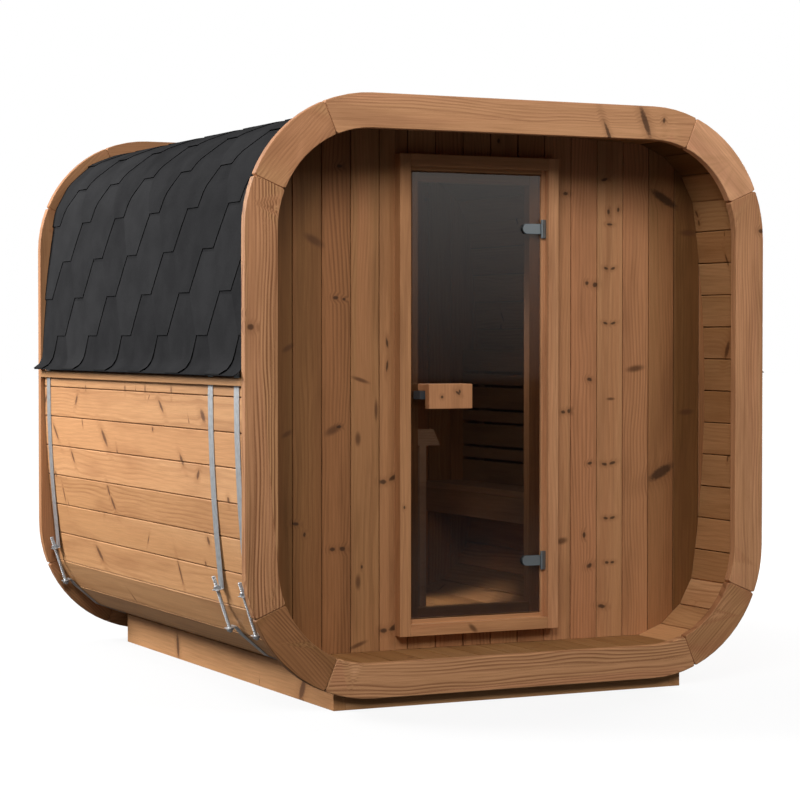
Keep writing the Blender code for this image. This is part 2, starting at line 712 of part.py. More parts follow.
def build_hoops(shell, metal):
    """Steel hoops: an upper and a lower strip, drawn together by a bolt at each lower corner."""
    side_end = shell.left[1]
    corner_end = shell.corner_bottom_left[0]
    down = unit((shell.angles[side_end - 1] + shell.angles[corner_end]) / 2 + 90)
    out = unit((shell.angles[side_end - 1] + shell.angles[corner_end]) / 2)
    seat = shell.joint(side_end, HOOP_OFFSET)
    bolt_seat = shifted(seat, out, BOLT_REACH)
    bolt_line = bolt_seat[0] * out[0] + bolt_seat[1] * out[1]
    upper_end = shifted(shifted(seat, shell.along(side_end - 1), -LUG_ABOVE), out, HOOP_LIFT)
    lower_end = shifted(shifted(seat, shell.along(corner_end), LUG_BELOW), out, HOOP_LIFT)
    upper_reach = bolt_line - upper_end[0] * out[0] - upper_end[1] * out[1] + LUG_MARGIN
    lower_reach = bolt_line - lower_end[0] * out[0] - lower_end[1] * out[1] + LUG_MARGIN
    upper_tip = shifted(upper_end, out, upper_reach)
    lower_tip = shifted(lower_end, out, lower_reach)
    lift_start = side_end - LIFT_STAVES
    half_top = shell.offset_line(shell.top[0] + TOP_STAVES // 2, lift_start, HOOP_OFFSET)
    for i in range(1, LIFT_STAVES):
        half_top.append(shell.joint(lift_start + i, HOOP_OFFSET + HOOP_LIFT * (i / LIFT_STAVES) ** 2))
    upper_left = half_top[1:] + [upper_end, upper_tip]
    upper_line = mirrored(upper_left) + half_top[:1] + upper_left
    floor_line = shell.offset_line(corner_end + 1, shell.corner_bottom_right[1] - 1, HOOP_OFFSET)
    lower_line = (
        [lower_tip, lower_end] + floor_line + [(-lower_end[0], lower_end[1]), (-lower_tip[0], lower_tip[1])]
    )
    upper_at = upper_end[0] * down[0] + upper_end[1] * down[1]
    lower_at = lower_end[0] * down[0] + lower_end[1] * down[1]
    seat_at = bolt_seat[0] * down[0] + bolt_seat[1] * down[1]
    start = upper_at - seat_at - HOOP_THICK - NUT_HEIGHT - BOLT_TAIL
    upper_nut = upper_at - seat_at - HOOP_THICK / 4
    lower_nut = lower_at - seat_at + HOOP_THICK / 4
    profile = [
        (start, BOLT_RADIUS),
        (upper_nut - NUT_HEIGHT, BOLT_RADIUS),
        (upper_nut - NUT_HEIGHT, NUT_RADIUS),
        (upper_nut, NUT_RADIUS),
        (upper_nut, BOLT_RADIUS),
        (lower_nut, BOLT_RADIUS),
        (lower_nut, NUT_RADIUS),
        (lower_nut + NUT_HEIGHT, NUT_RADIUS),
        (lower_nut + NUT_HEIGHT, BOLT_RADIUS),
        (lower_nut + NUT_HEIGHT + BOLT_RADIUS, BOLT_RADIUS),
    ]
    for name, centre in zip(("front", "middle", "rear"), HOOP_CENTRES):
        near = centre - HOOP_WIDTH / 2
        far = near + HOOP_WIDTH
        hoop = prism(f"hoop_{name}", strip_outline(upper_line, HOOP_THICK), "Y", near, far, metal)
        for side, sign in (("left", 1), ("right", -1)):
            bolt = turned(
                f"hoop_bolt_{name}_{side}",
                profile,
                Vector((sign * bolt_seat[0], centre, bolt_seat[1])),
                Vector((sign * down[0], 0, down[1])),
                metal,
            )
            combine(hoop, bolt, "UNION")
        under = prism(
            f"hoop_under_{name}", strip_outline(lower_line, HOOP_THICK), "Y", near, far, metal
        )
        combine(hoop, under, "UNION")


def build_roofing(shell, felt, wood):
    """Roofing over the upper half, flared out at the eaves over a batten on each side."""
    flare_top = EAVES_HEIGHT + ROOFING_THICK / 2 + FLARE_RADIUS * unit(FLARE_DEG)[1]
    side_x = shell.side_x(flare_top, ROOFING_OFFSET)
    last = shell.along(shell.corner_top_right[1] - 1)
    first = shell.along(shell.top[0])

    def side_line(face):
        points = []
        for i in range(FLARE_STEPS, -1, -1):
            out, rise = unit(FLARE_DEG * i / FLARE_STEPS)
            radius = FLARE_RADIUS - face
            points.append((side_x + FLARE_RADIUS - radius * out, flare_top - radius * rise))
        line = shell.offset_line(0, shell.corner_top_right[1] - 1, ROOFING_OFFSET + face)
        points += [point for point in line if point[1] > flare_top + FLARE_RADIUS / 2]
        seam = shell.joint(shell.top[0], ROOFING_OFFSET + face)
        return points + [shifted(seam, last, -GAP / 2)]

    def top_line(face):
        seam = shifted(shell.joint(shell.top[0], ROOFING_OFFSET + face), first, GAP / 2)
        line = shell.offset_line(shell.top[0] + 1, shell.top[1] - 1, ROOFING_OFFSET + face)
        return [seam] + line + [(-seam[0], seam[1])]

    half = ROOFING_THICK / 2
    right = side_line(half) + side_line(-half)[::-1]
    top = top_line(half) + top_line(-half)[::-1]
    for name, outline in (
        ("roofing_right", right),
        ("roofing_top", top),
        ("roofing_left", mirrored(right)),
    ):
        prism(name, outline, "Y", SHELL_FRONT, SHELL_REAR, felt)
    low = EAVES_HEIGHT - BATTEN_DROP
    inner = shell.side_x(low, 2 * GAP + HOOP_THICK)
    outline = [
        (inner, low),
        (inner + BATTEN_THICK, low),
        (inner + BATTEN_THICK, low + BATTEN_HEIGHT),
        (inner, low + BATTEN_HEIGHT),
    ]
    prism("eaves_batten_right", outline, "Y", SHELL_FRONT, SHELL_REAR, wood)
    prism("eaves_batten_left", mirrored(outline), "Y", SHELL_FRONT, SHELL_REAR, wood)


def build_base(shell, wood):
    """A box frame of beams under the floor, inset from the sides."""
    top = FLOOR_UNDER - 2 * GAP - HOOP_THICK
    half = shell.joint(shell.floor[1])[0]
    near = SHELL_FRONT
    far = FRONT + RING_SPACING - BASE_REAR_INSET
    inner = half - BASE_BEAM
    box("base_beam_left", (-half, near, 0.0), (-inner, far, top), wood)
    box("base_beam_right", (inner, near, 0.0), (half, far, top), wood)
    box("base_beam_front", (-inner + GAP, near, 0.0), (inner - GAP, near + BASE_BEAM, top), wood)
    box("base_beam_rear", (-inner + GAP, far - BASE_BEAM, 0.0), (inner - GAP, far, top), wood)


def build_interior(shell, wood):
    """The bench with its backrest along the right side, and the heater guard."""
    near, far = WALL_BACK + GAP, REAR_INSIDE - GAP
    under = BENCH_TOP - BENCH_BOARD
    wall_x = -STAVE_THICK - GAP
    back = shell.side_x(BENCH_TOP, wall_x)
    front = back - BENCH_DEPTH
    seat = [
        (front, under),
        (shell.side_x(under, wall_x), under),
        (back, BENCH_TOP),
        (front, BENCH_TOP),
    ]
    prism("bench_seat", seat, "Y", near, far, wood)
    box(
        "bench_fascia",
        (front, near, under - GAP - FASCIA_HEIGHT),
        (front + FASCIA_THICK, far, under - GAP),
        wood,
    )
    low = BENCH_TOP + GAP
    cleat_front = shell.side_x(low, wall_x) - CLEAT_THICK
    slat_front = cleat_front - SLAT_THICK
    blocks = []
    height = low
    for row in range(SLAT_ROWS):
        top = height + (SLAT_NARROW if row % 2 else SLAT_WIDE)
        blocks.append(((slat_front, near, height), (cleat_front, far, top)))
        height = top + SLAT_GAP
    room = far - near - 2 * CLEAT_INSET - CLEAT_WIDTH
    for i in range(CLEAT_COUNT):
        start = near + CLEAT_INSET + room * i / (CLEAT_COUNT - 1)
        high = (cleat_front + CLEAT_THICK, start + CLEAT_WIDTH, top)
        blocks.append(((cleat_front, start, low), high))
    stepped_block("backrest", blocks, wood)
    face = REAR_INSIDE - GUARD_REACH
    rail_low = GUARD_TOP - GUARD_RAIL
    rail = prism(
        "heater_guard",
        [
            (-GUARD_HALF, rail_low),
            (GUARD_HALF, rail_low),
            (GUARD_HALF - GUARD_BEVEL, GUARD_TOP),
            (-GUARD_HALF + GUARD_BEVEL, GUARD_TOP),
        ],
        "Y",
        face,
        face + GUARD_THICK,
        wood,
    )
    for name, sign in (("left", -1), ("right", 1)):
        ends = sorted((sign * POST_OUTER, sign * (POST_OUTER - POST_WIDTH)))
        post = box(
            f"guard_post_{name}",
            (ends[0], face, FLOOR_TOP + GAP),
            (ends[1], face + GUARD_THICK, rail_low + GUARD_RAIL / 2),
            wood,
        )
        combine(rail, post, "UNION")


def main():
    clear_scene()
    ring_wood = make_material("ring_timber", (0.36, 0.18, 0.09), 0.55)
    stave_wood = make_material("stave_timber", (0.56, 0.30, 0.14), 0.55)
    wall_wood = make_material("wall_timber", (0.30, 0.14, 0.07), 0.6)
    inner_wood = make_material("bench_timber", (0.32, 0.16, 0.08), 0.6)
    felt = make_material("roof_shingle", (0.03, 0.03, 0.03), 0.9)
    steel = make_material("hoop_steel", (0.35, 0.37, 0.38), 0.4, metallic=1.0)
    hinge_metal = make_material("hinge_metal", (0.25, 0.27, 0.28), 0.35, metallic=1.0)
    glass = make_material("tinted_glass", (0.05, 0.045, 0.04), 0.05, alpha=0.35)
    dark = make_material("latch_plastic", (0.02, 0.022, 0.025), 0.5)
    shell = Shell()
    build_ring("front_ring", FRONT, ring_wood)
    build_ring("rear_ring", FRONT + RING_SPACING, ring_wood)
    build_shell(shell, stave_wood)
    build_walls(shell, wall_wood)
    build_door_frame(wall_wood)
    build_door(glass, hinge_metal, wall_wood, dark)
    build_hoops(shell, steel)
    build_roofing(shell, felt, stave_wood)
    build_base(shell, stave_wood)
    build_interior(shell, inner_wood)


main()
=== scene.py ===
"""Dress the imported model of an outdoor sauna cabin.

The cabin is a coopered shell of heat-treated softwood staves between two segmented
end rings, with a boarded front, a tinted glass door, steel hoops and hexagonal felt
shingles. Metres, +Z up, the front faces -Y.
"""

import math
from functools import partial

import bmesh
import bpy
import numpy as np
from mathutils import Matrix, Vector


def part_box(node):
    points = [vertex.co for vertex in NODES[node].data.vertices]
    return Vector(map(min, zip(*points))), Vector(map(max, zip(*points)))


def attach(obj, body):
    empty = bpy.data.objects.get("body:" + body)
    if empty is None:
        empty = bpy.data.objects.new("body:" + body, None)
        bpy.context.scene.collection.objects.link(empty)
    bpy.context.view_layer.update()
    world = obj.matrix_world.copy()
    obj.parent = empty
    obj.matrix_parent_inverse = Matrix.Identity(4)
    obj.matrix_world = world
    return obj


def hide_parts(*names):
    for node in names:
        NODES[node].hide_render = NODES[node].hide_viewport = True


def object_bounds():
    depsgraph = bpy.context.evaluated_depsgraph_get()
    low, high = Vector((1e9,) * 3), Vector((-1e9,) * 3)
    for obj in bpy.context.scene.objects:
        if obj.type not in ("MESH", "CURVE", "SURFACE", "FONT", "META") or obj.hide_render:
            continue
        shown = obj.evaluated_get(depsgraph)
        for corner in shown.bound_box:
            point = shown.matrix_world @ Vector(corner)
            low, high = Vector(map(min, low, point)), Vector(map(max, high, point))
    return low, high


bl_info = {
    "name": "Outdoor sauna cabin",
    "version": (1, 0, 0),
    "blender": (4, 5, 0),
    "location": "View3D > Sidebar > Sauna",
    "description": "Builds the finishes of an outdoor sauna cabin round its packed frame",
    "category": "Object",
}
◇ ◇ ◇
Using the data above, transcribe the lines that run from the line with "build_shell(shell, stave_wood)" to the line with "obj.matrix_world = world", both ends kept, and output nothing else.

**Task solution**:
    build_shell(shell, stave_wood)
    build_walls(shell, wall_wood)
    build_door_frame(wall_wood)
    build_door(glass, hinge_metal, wall_wood, dark)
    build_hoops(shell, steel)
    build_roofing(shell, felt, stave_wood)
    build_base(shell, stave_wood)
    build_interior(shell, inner_wood)


main()
=== scene.py ===
"""Dress the imported model of an outdoor sauna cabin.

The cabin is a coopered shell of heat-treated softwood staves between two segmented
end rings, with a boarded front, a tinted glass door, steel hoops and hexagonal felt
shingles. Metres, +Z up, the front faces -Y.
"""

import math
from functools import partial

import bmesh
import bpy
import numpy as np
from mathutils import Matrix, Vector


def part_box(node):
    points = [vertex.co for vertex in NODES[node].data.vertices]
    return Vector(map(min, zip(*points))), Vector(map(max, zip(*points)))


def attach(obj, body):
    empty = bpy.data.objects.get("body:" + body)
    if empty is None:
        empty = bpy.data.objects.new("body:" + body, None)
        bpy.context.scene.collection.objects.link(empty)
    bpy.context.view_layer.update()
    world = obj.matrix_world.copy()
    obj.parent = empty
    obj.matrix_parent_inverse = Matrix.Identity(4)
    obj.matrix_world = world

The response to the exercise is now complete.